DATA PROVIDED.

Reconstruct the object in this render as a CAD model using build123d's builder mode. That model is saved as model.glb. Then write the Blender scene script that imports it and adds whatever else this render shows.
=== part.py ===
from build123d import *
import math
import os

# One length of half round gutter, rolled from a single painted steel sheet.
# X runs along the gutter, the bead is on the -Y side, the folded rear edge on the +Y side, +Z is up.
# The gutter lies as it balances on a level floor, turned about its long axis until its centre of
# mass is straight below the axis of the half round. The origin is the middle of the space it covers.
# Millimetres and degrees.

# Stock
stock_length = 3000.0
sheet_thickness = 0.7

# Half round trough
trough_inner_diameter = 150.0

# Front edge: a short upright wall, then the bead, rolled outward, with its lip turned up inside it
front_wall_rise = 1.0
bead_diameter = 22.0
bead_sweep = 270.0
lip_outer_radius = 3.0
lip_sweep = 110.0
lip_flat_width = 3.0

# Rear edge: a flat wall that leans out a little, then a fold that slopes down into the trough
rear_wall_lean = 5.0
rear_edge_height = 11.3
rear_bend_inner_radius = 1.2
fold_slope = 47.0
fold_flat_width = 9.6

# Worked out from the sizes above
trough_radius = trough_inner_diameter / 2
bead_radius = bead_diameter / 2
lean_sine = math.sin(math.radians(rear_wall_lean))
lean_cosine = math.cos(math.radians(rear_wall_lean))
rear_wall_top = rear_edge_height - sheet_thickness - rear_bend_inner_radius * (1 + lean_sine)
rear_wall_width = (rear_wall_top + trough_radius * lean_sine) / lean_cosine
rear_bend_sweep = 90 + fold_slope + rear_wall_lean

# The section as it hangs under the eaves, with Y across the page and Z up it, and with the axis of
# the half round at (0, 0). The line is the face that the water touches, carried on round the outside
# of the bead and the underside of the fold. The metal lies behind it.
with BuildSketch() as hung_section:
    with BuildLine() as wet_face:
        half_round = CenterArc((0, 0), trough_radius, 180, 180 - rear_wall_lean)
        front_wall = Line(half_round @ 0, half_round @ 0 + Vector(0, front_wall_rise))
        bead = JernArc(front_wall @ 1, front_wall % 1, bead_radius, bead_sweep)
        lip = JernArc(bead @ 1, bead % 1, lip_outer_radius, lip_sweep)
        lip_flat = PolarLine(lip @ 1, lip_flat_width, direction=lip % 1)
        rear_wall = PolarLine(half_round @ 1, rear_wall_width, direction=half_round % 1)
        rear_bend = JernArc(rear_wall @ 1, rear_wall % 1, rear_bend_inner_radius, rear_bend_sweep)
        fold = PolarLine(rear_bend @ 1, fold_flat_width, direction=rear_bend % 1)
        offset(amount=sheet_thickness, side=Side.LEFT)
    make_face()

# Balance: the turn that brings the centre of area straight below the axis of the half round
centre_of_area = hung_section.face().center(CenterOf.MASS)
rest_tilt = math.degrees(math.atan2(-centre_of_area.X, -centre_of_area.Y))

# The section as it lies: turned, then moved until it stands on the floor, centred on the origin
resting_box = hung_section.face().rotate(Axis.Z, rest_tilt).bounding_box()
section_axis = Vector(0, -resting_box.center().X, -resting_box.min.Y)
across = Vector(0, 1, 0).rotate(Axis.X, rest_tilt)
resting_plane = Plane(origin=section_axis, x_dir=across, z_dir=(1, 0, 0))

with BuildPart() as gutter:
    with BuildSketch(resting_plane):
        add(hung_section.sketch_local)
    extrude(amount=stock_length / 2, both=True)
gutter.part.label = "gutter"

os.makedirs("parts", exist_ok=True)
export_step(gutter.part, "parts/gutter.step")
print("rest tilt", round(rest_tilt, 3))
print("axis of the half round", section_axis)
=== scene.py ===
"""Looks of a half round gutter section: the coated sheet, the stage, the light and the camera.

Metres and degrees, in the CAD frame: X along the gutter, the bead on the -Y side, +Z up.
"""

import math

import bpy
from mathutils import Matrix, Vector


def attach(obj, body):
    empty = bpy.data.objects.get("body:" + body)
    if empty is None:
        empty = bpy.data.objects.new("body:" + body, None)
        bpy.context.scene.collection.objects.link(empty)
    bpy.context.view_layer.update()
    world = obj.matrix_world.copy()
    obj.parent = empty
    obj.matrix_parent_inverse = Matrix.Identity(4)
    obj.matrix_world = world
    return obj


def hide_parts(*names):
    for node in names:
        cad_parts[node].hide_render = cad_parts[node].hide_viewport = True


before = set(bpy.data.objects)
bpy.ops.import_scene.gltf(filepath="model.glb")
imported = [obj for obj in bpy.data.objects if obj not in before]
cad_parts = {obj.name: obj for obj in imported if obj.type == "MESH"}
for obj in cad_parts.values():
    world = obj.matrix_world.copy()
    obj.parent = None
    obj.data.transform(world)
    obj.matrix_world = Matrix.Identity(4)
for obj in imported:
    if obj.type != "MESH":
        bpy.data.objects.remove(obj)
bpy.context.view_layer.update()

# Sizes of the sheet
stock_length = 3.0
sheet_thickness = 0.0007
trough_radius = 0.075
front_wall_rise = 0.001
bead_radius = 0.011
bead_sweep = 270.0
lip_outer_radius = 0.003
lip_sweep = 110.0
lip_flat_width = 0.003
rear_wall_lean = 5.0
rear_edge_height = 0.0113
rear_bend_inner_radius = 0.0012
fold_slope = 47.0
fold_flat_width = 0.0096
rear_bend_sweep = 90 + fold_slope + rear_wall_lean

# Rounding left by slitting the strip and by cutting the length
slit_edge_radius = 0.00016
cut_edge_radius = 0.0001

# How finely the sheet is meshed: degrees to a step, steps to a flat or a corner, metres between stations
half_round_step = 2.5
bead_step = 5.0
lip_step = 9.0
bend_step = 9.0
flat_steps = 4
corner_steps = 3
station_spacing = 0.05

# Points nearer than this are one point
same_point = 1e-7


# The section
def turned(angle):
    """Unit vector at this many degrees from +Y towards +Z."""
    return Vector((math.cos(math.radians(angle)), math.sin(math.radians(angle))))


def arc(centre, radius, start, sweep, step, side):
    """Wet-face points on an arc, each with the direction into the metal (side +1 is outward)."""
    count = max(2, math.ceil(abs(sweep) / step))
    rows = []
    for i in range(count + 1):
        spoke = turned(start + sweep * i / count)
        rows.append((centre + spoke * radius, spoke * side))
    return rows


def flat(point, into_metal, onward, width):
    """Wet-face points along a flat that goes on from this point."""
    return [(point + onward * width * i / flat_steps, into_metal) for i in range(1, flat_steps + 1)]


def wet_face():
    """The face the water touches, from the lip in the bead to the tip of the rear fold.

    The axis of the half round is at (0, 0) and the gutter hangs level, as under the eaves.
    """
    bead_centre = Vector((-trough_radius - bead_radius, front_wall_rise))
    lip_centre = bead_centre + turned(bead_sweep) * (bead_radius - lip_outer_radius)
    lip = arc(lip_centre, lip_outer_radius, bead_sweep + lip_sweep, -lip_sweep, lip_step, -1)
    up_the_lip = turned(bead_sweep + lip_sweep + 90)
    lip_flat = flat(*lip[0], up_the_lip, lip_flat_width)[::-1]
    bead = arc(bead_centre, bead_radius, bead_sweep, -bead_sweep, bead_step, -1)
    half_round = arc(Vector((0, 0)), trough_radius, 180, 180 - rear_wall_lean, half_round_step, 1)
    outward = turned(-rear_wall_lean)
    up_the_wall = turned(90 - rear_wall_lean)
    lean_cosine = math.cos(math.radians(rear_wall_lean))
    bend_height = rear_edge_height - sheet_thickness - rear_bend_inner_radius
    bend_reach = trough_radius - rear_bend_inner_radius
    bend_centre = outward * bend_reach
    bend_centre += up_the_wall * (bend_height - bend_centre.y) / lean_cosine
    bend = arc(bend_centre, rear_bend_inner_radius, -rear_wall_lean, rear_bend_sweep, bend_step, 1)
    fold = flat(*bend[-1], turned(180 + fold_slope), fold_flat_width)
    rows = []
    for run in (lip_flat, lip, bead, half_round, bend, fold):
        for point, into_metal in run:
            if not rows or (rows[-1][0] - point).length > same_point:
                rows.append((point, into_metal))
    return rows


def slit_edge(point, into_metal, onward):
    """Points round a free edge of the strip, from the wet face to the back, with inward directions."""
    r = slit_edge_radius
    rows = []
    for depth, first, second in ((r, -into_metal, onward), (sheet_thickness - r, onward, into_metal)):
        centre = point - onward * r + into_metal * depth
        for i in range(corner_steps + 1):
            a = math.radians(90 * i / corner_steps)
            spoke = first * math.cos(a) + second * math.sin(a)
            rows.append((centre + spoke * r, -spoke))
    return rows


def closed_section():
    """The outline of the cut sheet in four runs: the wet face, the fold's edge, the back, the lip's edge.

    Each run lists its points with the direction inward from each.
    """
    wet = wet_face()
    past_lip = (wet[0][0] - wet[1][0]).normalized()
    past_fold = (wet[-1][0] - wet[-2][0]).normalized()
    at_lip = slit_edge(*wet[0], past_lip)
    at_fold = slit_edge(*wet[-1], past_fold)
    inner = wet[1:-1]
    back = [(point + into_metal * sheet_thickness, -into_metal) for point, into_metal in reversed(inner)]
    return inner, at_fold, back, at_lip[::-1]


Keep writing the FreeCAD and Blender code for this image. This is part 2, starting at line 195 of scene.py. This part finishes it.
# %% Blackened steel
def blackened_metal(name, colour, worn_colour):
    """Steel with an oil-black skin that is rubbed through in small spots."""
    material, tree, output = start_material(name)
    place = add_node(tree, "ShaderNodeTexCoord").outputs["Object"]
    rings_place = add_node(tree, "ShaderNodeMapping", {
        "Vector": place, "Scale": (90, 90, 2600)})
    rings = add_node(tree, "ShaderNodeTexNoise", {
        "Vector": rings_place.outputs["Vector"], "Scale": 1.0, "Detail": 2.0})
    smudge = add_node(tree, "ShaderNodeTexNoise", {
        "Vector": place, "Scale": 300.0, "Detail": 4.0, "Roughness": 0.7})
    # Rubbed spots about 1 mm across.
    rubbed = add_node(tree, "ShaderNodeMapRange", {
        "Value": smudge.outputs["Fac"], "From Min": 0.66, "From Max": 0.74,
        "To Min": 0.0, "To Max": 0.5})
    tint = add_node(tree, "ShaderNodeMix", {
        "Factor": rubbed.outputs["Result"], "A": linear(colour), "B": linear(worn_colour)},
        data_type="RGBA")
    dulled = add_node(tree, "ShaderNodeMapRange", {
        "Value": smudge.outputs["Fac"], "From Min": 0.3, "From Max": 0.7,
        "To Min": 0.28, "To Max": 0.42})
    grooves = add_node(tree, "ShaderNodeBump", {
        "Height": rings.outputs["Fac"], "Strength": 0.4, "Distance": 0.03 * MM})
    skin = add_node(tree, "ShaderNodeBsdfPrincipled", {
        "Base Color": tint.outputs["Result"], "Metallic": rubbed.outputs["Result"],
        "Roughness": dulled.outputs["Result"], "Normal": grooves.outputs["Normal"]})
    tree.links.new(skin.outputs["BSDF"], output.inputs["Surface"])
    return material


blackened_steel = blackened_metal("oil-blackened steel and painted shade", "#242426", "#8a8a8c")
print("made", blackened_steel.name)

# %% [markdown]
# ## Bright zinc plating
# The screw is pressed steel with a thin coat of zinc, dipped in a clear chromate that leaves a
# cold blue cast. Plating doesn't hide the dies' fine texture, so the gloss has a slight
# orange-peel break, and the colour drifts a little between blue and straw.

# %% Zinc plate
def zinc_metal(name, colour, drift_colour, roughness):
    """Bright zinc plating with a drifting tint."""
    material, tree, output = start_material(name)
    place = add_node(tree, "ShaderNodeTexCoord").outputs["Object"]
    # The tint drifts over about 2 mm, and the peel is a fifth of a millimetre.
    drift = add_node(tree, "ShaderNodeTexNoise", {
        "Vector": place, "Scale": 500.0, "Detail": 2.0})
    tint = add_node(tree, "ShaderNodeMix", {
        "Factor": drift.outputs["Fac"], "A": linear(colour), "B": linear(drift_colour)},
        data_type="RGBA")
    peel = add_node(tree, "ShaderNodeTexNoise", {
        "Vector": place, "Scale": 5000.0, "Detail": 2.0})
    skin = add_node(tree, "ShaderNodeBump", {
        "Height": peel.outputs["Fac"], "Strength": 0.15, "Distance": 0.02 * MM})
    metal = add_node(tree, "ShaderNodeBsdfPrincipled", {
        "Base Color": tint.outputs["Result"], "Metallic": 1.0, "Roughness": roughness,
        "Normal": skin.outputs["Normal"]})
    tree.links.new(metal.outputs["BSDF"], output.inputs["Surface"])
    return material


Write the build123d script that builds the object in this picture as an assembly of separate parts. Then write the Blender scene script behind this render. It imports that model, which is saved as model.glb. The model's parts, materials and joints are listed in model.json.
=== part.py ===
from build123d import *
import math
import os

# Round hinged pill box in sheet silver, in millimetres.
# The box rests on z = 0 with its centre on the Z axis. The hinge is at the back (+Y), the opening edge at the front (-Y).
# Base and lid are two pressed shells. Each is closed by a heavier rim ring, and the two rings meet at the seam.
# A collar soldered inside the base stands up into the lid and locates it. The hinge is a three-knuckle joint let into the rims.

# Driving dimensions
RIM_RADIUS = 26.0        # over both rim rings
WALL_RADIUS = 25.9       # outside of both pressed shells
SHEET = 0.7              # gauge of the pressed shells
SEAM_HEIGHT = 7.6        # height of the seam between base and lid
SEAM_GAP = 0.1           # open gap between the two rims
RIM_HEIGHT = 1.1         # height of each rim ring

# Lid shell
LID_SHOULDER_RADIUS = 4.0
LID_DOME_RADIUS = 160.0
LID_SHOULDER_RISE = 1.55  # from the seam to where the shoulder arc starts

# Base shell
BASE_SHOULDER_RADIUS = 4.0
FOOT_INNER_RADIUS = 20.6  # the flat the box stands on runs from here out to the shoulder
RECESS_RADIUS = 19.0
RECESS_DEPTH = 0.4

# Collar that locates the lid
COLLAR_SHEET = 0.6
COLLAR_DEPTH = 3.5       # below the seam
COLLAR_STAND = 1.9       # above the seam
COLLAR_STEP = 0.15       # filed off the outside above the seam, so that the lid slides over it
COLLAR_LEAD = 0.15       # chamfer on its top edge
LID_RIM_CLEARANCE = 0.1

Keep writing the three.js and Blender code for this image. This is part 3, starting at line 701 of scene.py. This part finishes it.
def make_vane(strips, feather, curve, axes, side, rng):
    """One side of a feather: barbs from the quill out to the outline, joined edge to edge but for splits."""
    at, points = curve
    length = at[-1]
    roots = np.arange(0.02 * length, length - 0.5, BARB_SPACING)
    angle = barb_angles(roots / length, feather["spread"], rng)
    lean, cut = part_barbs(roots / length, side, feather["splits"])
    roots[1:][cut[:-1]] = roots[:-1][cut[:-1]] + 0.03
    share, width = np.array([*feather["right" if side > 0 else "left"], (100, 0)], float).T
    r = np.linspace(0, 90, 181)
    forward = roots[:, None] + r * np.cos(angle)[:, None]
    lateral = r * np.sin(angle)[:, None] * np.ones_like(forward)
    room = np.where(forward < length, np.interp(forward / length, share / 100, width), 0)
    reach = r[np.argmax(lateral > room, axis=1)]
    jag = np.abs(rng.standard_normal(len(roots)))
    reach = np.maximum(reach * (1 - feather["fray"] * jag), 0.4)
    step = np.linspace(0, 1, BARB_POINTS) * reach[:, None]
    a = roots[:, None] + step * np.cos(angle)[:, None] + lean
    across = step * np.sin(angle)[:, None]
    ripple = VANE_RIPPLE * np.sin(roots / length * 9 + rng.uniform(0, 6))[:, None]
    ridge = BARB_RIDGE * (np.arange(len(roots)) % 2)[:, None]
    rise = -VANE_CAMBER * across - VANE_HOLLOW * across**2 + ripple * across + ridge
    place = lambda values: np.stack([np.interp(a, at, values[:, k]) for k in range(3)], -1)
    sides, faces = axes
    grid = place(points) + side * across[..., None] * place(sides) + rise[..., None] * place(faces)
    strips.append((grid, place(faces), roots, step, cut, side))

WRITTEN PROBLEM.
Repeat exactly the lines running from the one with "Write the build123d" through the one with "# A collar soldered", both included.

SOLUTION TO THE PROBLEM.
Write the build123d script that builds the object in this picture as an assembly of separate parts. Then write the Blender scene script behind this render. It imports that model, which is saved as model.glb. The model's parts, materials and joints are listed in model.json.
=== part.py ===
from build123d import *
import math
import os

# Round hinged pill box in sheet silver, in millimetres.
# The box rests on z = 0 with its centre on the Z axis. The hinge is at the back (+Y), the opening edge at the front (-Y).
# Base and lid are two pressed shells. Each is closed by a heavier rim ring, and the two rings meet at the seam.
# A collar soldered inside the base stands up into the lid and locates it. The hinge is a three-knuckle joint let into the rims.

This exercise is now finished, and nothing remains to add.